Needless to say, when Superman returns so does his complicated relationship with Lois: there's nothing new about that. What is different about Mr. Singer's movie is the way in which it is a spiritual descendant of the earlier movies, in more ways than one. When, in "Superman III," Clark dances with Lana Lang to the dulcet doo-wop of "Earth Angel," it's a clever joke. It's an indication of the way in which "Superman Returns" reflects today's more religious age that, in this latest chapter of the epic, the title of that old tune could be an almost literal description of who or what Mr. Singer's version of Superman is meant to be.
As Superman's real father (played by recycled footage of Marlon Brando from the first movie) explains, humans "only lack the light to show the way. ... I have sent them you ... my only son," a clear reference to You Know Who, a recurrent theme of Mr. Singer's film that is underpinned, in one instance, by a lovely sequence of Superman ascending into the heavens (the special effects in "Superman Returns" are first-rate) and looking protectively, and a little sadly, down upon our discordant planet, a gorgeous guardian angel carved not out of cathedral stone, but the filmmaker's skill and the power of our own dreams. In her disloyal Pulitzer essay, Lois wrote that mankind has no need for a savior. By the end of "Superman Returns," she has, needless to say, discovered how wrong she was.

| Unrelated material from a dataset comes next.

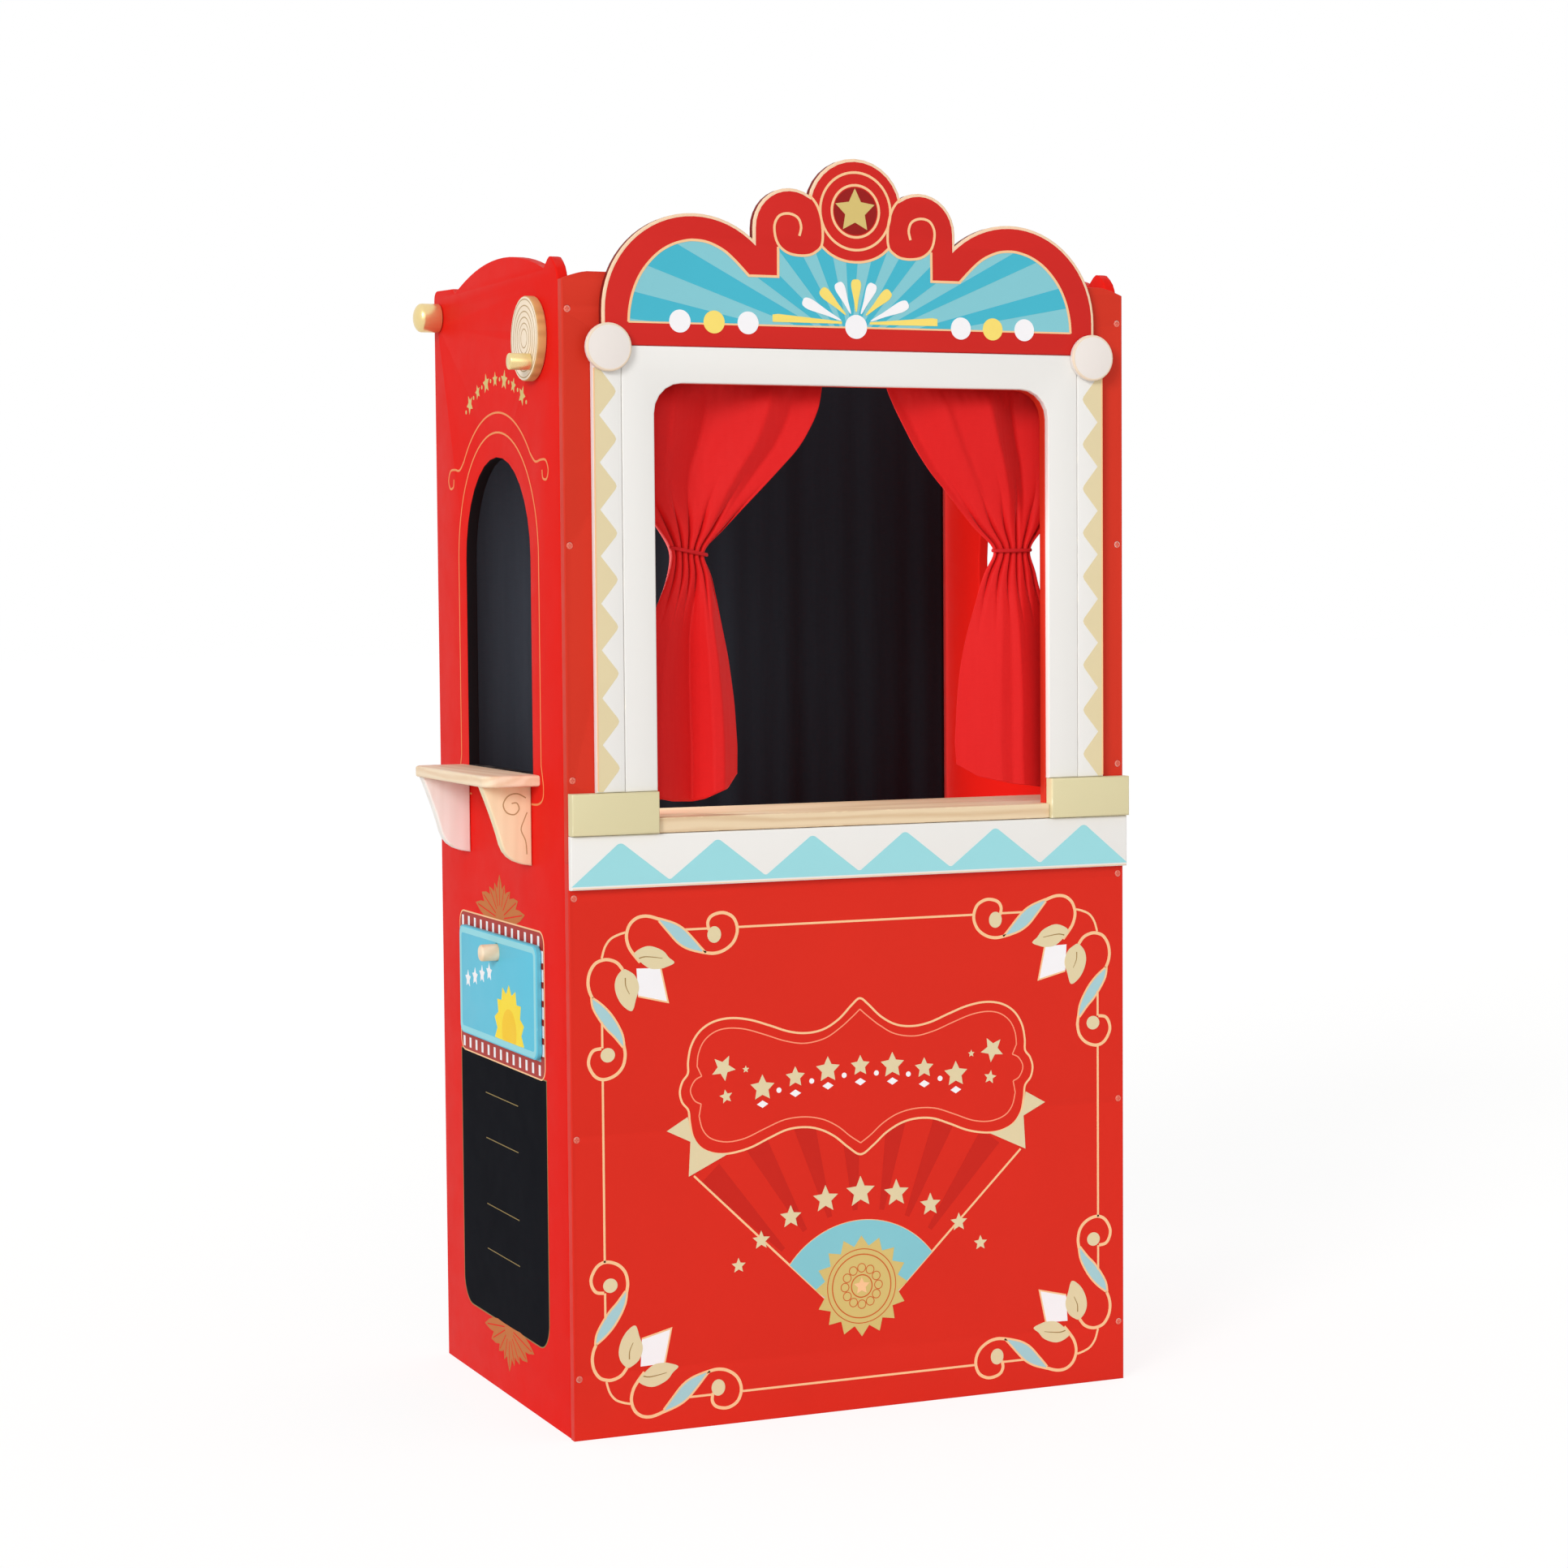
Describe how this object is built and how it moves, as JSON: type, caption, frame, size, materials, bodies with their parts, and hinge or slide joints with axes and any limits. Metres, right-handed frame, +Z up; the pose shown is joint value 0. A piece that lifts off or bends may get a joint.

But even if this movie sometimes seems to have the length of a sermon (it goes on a little too long), its borrowings from myth and religion are never preachy - they merely throw additional allegory into what is already a potent, much loved legend. And when, at the end of the screening, the audience began to cheer, they were not just cheering Mr. Singer's fine film, but the legend itself, made up of their memories, their nostalgia, the stories they grew up with, the well-thumbed comic books, the courage of Reeve, that heartland ideal, and so, so much more, not least the fact that, at the conclusion of this movie, Superman promises that he'll "always" be around.
And, as Clark Kent would say, that's just swell.